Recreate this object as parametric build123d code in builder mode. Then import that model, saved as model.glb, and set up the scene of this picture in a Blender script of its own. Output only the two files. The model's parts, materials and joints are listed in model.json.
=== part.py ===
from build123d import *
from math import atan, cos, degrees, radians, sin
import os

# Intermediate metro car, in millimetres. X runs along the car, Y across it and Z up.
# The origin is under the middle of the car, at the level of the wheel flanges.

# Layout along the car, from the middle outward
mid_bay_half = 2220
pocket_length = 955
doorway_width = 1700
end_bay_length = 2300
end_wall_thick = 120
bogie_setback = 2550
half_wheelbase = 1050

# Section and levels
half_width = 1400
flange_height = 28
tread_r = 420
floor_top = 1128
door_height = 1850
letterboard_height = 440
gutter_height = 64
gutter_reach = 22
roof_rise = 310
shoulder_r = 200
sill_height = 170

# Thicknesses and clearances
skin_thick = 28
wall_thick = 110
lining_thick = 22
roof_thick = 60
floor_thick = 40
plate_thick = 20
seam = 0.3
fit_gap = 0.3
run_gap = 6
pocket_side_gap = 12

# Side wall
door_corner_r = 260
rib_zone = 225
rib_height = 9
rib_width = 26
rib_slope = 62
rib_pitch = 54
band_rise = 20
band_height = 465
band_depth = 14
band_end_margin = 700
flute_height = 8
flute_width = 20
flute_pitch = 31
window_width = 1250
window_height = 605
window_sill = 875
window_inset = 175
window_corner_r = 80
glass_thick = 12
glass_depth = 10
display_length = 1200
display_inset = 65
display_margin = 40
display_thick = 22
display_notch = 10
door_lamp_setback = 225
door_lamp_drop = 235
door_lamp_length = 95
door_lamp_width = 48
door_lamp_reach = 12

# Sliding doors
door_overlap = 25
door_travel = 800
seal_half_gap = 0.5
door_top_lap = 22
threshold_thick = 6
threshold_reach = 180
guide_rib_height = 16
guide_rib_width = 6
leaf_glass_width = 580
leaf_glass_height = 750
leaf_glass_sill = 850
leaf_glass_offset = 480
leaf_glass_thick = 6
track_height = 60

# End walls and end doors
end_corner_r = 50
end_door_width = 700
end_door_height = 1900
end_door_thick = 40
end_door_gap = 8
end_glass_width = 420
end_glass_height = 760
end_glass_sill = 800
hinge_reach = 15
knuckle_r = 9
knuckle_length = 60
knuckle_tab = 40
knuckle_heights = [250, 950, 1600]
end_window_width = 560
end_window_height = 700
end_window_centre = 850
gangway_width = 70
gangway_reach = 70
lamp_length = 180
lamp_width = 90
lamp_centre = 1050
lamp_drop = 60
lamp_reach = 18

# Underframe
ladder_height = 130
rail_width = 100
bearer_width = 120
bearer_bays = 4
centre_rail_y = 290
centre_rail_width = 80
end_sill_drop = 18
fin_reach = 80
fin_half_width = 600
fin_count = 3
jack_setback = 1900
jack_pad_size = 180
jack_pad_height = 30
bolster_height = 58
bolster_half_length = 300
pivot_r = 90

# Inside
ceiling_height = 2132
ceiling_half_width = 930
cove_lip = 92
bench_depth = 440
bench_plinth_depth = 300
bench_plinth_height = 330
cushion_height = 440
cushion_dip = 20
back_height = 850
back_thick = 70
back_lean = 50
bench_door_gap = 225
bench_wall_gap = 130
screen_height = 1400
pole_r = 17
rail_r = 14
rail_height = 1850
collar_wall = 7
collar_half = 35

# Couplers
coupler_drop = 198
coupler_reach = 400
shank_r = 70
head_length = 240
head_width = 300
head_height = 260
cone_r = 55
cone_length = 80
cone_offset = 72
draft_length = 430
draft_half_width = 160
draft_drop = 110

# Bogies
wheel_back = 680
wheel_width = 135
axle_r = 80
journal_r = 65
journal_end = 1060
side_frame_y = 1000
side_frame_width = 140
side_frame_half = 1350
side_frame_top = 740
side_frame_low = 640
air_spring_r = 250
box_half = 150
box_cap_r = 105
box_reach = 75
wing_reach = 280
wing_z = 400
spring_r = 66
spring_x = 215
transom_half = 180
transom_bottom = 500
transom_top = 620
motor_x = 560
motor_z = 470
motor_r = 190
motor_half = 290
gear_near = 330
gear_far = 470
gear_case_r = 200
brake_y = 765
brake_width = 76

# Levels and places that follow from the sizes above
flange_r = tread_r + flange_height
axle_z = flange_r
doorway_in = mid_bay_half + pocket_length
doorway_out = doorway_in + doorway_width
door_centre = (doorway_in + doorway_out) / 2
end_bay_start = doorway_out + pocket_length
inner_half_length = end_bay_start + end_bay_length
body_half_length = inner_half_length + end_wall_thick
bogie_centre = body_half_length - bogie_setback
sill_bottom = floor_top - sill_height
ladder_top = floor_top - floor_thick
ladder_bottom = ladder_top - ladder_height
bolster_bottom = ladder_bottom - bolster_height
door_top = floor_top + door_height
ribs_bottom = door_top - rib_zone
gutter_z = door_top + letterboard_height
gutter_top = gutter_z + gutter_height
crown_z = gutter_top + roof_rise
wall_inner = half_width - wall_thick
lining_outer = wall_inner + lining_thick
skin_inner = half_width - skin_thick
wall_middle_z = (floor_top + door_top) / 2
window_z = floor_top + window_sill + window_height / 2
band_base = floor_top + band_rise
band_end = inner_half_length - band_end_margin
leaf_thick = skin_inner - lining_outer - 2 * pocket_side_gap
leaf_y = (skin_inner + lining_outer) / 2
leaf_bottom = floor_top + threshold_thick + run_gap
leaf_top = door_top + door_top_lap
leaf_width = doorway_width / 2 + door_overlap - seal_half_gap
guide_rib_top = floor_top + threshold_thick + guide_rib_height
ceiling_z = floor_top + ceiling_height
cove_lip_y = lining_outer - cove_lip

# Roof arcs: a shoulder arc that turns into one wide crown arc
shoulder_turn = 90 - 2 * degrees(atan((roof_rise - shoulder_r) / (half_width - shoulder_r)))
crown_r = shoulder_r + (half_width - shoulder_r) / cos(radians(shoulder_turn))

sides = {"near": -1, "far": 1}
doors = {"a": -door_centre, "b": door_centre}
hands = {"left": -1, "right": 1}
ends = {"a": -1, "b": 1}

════

Quote each line of the data above exactly as written.

| IN RESPONSE |
Recreate this object as parametric build123d code in builder mode. Then import that model, saved as model.glb, and set up the scene of this picture in a Blender script of its own. Output only the two files. The model's parts, materials and joints are listed in model.json.
=== part.py ===
from build123d import *
from math import atan, cos, degrees, radians, sin
import os

# Intermediate metro car, in millimetres. X runs along the car, Y across it and Z up.
# The origin is under the middle of the car, at the level of the wheel flanges.

# Layout along the car, from the middle outward
mid_bay_half = 2220
pocket_length = 955
doorway_width = 1700
end_bay_length = 2300
end_wall_thick = 120
bogie_setback = 2550
half_wheelbase = 1050

# Section and levels
half_width = 1400
flange_height = 28
tread_r = 420
floor_top = 1128
door_height = 1850
letterboard_height = 440
gutter_height = 64
gutter_reach = 22
roof_rise = 310
shoulder_r = 200
sill_height = 170

# Thicknesses and clearances
skin_thick = 28
wall_thick = 110
lining_thick = 22
roof_thick = 60
floor_thick = 40
plate_thick = 20
seam = 0.3
fit_gap = 0.3
run_gap = 6
pocket_side_gap = 12

# Side wall
door_corner_r = 260
rib_zone = 225
rib_height = 9
rib_width = 26
rib_slope = 62
rib_pitch = 54
band_rise = 20
band_height = 465
band_depth = 14
band_end_margin = 700
flute_height = 8
flute_width = 20
flute_pitch = 31
window_width = 1250
window_height = 605
window_sill = 875
window_inset = 175
window_corner_r = 80
glass_thick = 12
glass_depth = 10
display_length = 1200
display_inset = 65
display_margin = 40
display_thick = 22
display_notch = 10
door_lamp_setback = 225
door_lamp_drop = 235
door_lamp_length = 95
door_lamp_width = 48
door_lamp_reach = 12

# Sliding doors
door_overlap = 25
door_travel = 800
seal_half_gap = 0.5
door_top_lap = 22
threshold_thick = 6
threshold_reach = 180
guide_rib_height = 16
guide_rib_width = 6
leaf_glass_width = 580
leaf_glass_height = 750
leaf_glass_sill = 850
leaf_glass_offset = 480
leaf_glass_thick = 6
track_height = 60

# End walls and end doors
end_corner_r = 50
end_door_width = 700
end_door_height = 1900
end_door_thick = 40
end_door_gap = 8
end_glass_width = 420
end_glass_height = 760
end_glass_sill = 800
hinge_reach = 15
knuckle_r = 9
knuckle_length = 60
knuckle_tab = 40
knuckle_heights = [250, 950, 1600]
end_window_width = 560
end_window_height = 700
end_window_centre = 850
gangway_width = 70
gangway_reach = 70
lamp_length = 180
lamp_width = 90
lamp_centre = 1050
lamp_drop = 60
lamp_reach = 18

# Underframe
ladder_height = 130
rail_width = 100
bearer_width = 120
bearer_bays = 4
centre_rail_y = 290
centre_rail_width = 80
end_sill_drop = 18
fin_reach = 80
fin_half_width = 600
fin_count = 3
jack_setback = 1900
jack_pad_size = 180
jack_pad_height = 30
bolster_height = 58
bolster_half_length = 300
pivot_r = 90

# Inside
ceiling_height = 2132
ceiling_half_width = 930
cove_lip = 92
bench_depth = 440
bench_plinth_depth = 300
bench_plinth_height = 330
cushion_height = 440
cushion_dip = 20
back_height = 850
back_thick = 70
back_lean = 50
bench_door_gap = 225
bench_wall_gap = 130
screen_height = 1400
pole_r = 17
rail_r = 14
rail_height = 1850
collar_wall = 7
collar_half = 35

# Couplers
coupler_drop = 198
coupler_reach = 400
shank_r = 70
head_length = 240
head_width = 300
head_height = 260
cone_r = 55
cone_length = 80
cone_offset = 72
draft_length = 430
draft_half_width = 160
draft_drop = 110

# Bogies
wheel_back = 680
wheel_width = 135
axle_r = 80
journal_r = 65
journal_end = 1060
side_frame_y = 1000
side_frame_width = 140
side_frame_half = 1350
side_frame_top = 740
side_frame_low = 640
air_spring_r = 250
box_half = 150
box_cap_r = 105
box_reach = 75
wing_reach = 280
wing_z = 400
spring_r = 66
spring_x = 215
transom_half = 180
transom_bottom = 500
transom_top = 620
motor_x = 560
motor_z = 470
motor_r = 190
motor_half = 290
gear_near = 330
gear_far = 470
gear_case_r = 200
brake_y = 765
brake_width = 76

# Levels and places that follow from the sizes above
flange_r = tread_r + flange_height
axle_z = flange_r
doorway_in = mid_bay_half + pocket_length
doorway_out = doorway_in + doorway_width
door_centre = (doorway_in + doorway_out) / 2
end_bay_start = doorway_out + pocket_length
inner_half_length = end_bay_start + end_bay_length
body_half_length = inner_half_length + end_wall_thick
bogie_centre = body_half_length - bogie_setback
sill_bottom = floor_top - sill_height
ladder_top = floor_top - floor_thick
ladder_bottom = ladder_top - ladder_height
bolster_bottom = ladder_bottom - bolster_height
door_top = floor_top + door_height
ribs_bottom = door_top - rib_zone
gutter_z = door_top + letterboard_height
gutter_top = gutter_z + gutter_height
crown_z = gutter_top + roof_rise
wall_inner = half_width - wall_thick
lining_outer = wall_inner + lining_thick
skin_inner = half_width - skin_thick
wall_middle_z = (floor_top + door_top) / 2
window_z = floor_top + window_sill + window_height / 2
band_base = floor_top + band_rise
band_end = inner_half_length - band_end_margin
leaf_thick = skin_inner - lining_outer - 2 * pocket_side_gap
leaf_y = (skin_inner + lining_outer) / 2
leaf_bottom = floor_top + threshold_thick + run_gap
leaf_top = door_top + door_top_lap
leaf_width = doorway_width / 2 + door_overlap - seal_half_gap
guide_rib_top = floor_top + threshold_thick + guide_rib_height
ceiling_z = floor_top + ceiling_height
cove_lip_y = lining_outer - cove_lip

# Roof arcs: a shoulder arc that turns into one wide crown arc
shoulder_turn = 90 - 2 * degrees(atan((roof_rise - shoulder_r) / (half_width - shoulder_r)))
crown_r = shoulder_r + (half_width - shoulder_r) / cos(radians(shoulder_turn))

sides = {"near": -1, "far": 1}
doors = {"a": -door_centre, "b": door_centre}
hands = {"left": -1, "right": 1}
ends = {"a": -1, "b": 1}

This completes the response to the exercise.